ある日突然、猛烈な足の痛みに襲われ、病院に駆け込んだところ「痛風」と診断され、医者からビールをとめられました。
当初は指示通り、禁酒していたK・Aさんでしたが、一週間後には足の痛みも治まり一安心。その夜、上司の強引な勧めに思わず一杯口にしてしまったのをきっかけに、ビールを浴びるように飲む生活に戻ってしまいました。「まあ、痛風で死ぬことなんかないだろう」、そう思っていたK・Aさん。しかし、ほどなく様々な症状が現れてきた。
(1)痛風
(2)ひざのしびれ
(3)手に力が入らない
(4)ろれつが回らない
脳梗塞
<なぜ、痛風から脳梗塞に?>
「脳梗塞」とは脳の血管に血の塊が詰まる病気。その原因は高血糖、高コレステロール、高血圧などにあるとされています。しかし、K・Aさんは、血糖値やコレステロール値は正常の範囲内だったのです。一体なぜ脳梗塞になってしまったのか?謎を解くカギは、あの「痛風」にあったのです。痛風とは「高尿酸血症」、つまり血液中に含まれる尿酸の量が非常に多くなっている状態のこと。

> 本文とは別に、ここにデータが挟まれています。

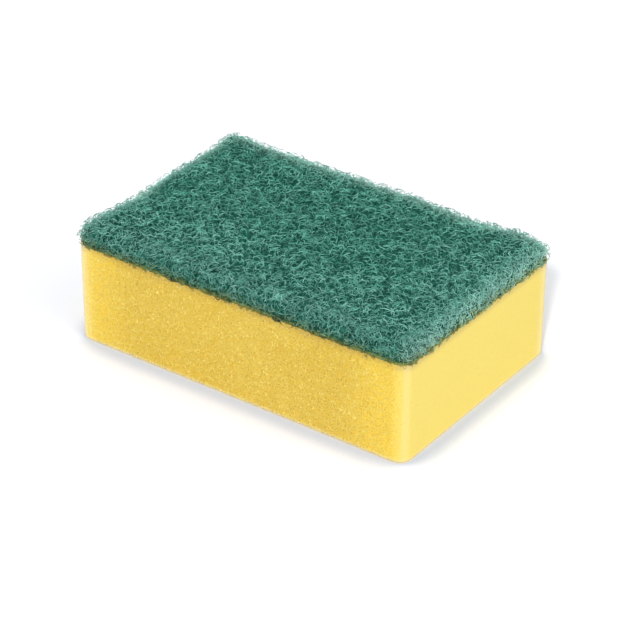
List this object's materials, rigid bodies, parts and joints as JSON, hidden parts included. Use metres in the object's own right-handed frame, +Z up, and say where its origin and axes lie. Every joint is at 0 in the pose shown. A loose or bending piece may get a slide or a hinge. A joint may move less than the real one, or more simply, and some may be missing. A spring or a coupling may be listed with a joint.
{
  "type": "cleaning sponge",
  "caption": "Rectangular two-sided cleaning sponge: a soft foam block with a thin green scouring pad of tangled fibres glued flat over its top face.",
  "frame": {"origin": "centre of the foam's flat underside", "axes": "+X along the length, +Y along the width, +Z up from the foam through the scouring pad"},
  "size_m": [0.1006, 0.0654, 0.0327],
  "materials": {
    "foam": "yellow open-cell polyurethane foam, cut faces with fine open cells, matt and slightly translucent",
    "adhesive": "dark olive film of soaked-in adhesive, matt",
    "scouring_web": "green non-woven web of curled fibres coated with resin and fine abrasive, matt with dark gaps"
  },
  "bodies": {
    "root": {"foam_block": "foam", "adhesive_film": "adhesive", "scouring_pad": "scouring_web"}
  },
  "joints": []
}
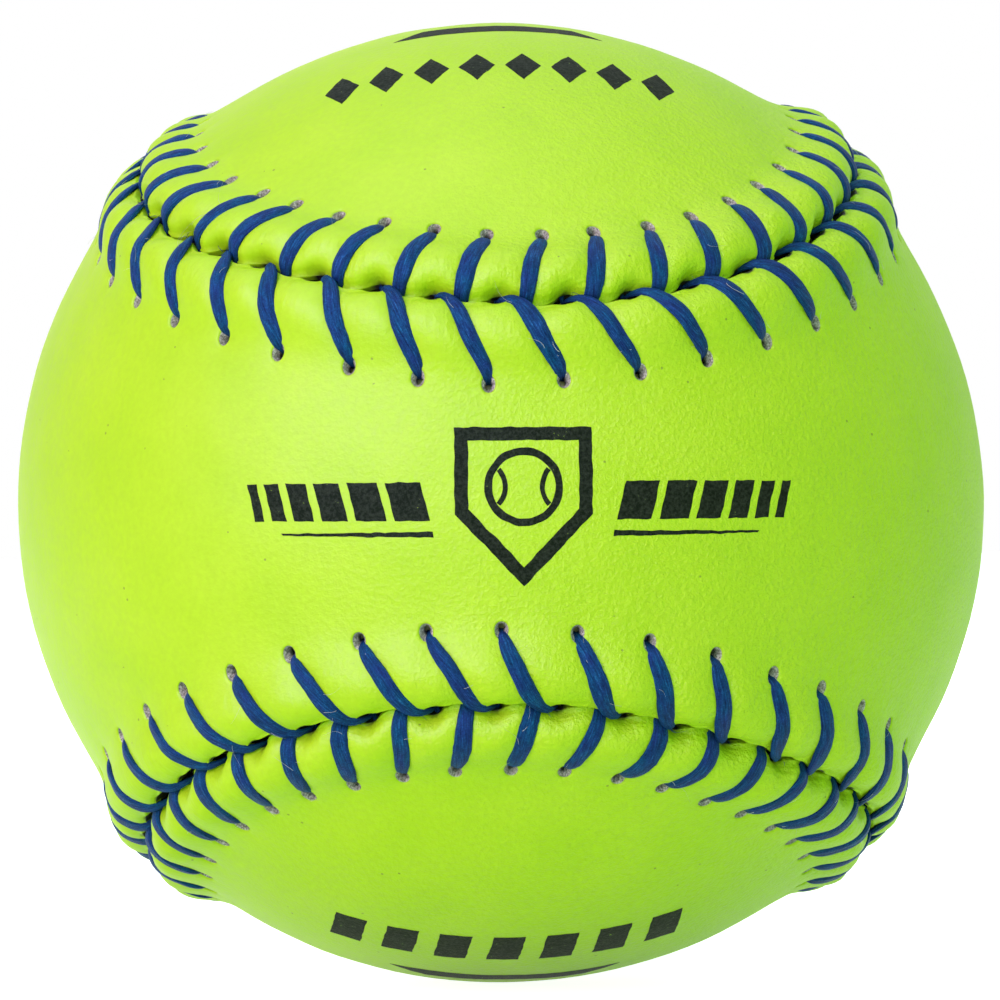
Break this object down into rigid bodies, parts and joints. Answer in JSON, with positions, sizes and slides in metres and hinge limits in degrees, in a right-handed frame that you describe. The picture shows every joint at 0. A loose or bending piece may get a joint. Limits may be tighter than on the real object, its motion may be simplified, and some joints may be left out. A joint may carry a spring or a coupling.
{
  "type": "softball",
  "caption": "Ball for bat-and-ball games: a moulded core under interlocking figure-eight leather panels, joined by a raised seam with V stitches.",
  "frame": {"origin": "centre of the ball", "axes": "-Y out of the waist of the front panel, +Y out of the waist of the rear panel, +X and -X out of the front panel's lobes, +Z and -Z out of the rear panel's lobes"},
  "size_m": [0.0958, 0.0971, 0.0958],
  "materials": {
    "core_foam": "moulded polyurethane foam, closed cells, matt cream",
    "cement": "dried latex cement, slightly glossy, amber cream",
    "leather": "coated cowhide, optic yellow-green, fine pebble grain, satin, with grey fibres where it is cut",
    "thread": "waxed cotton strands lying flat side by side, royal blue, dull sheen"
  },
  "bodies": {
    "root": {"core": "core_foam", "cement_film": "cement", "front_panel": "leather", "rear_panel": "leather", "first_thread": "thread", "second_thread": "thread"}
  },
  "joints": []
}
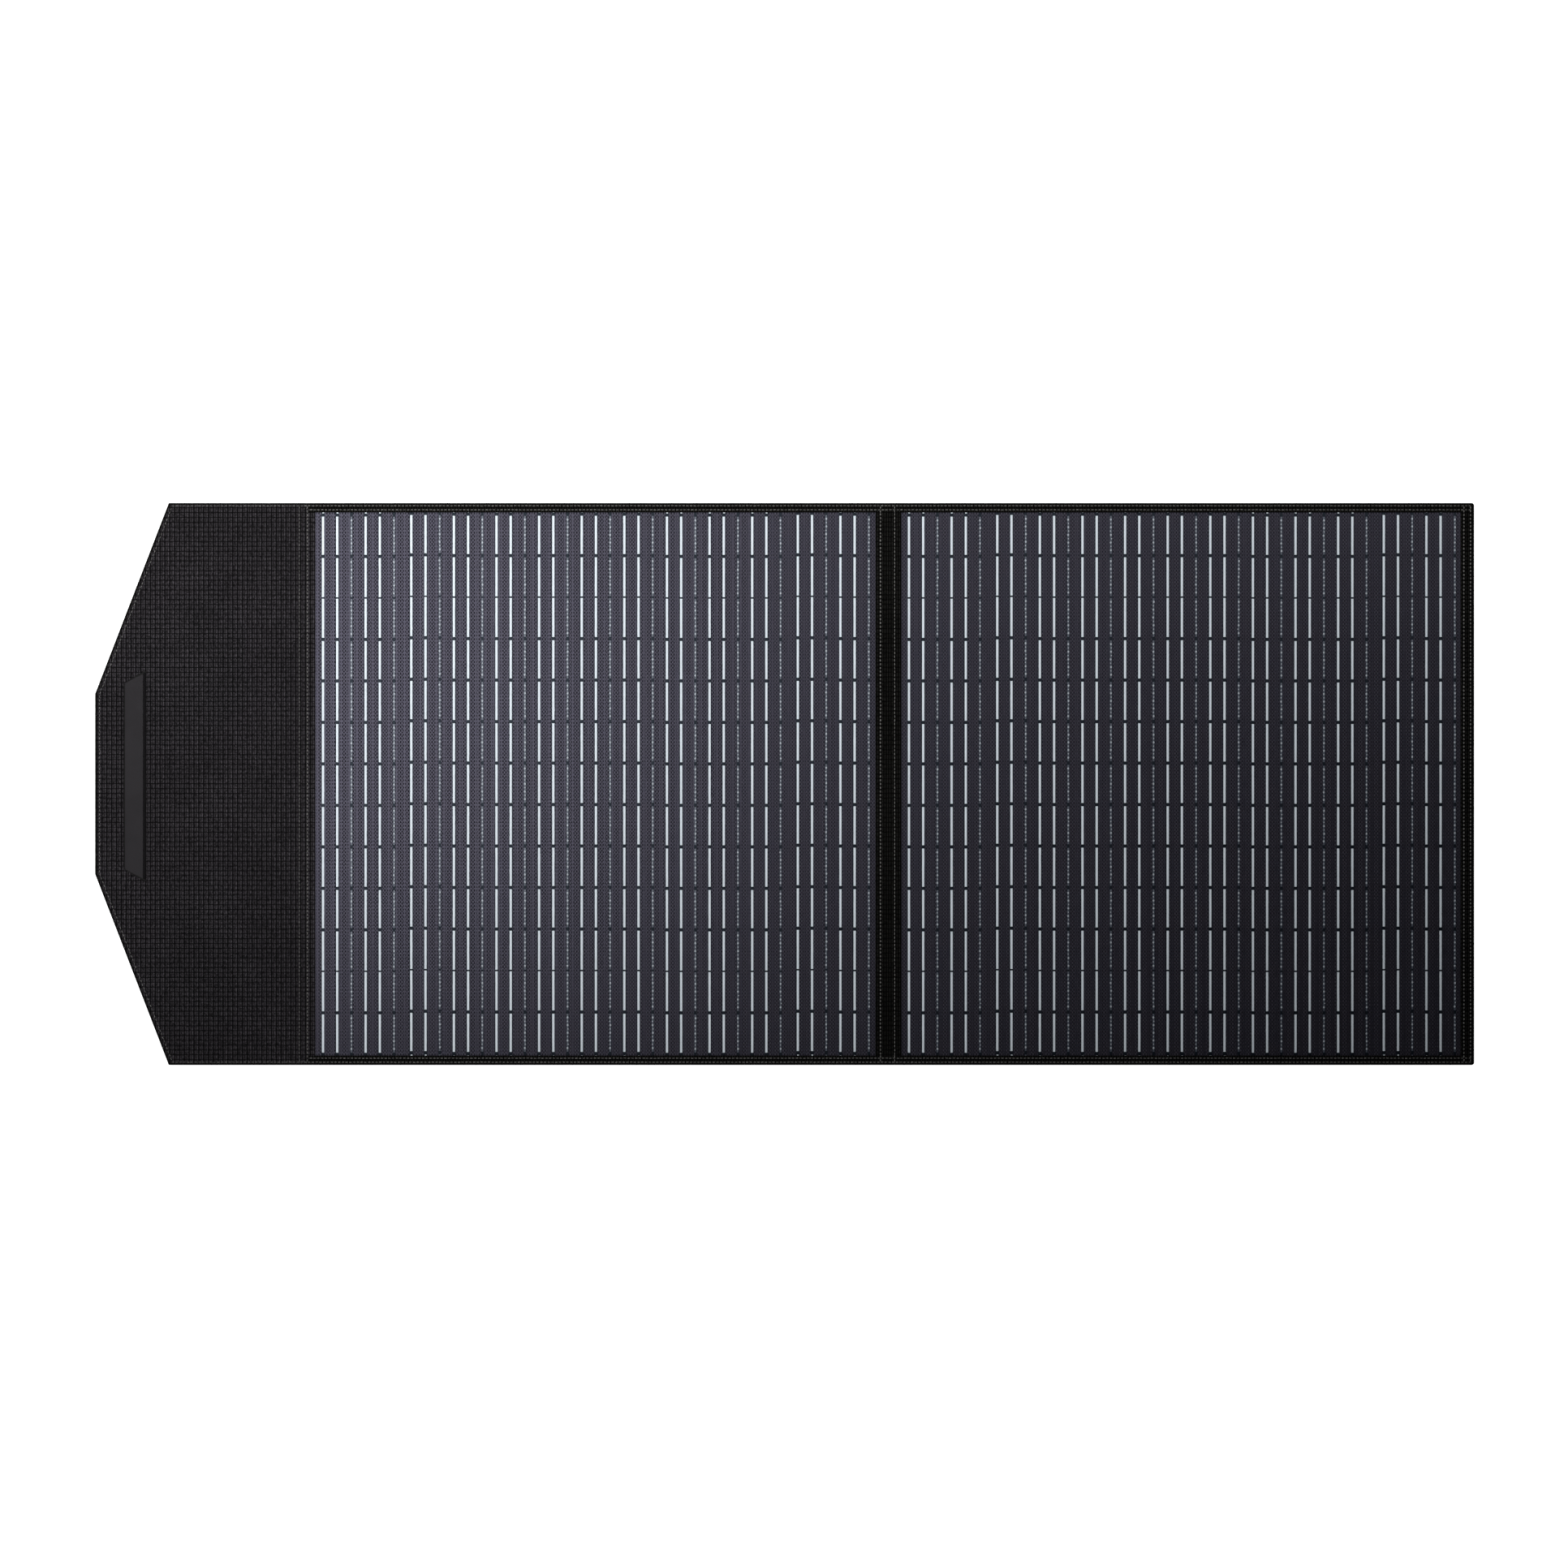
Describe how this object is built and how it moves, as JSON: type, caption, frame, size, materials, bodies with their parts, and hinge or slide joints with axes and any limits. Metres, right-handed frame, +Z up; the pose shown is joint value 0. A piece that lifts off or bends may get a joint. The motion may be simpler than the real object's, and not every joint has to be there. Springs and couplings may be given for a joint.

K・Aさんは痛風の痛みが治まったことで、回復に向かっていると思い込んでいましたが、実は尿酸値が高い状態は痛みが治まった後もずっと続いていたのです。そうとも知らず、以前にも増して大量のビールを飲み続けたために、血液中の尿酸の量が急激に増加していきました。
実はこの尿酸値の高さと脳梗塞は密接に関連しているという事が最新の研究によって明らかになったのです。尿酸値が高い人の場合、血管の動脈硬化が進むと同時に、血小板が集まりやすくなり、赤血球の数も増えていきます。その結果、大量の血小板と赤血球がくっつき合い、血液がドロドロした状態となり、血栓をつくり出してしまう。その血栓がK・Aさんの脳の血管を詰まらせたと考えられるのです。「ひざのしびれ」は脳の一部の血流が途絶え、足の感覚に異常が生じたもの。その後の異変も、脳の様々な場所で血栓が詰まったことで起きた症状だったのです。いずれの場合も、すぐに血流が回復したため、致命的なダメージを受けずに済みましたが、最後は大きな血栓が脳の動脈を完全に塞いでしまい、命を落とすことになったのです。「痛風では死ぬことはないだろう」、間違った常識がもたらした悲劇でした。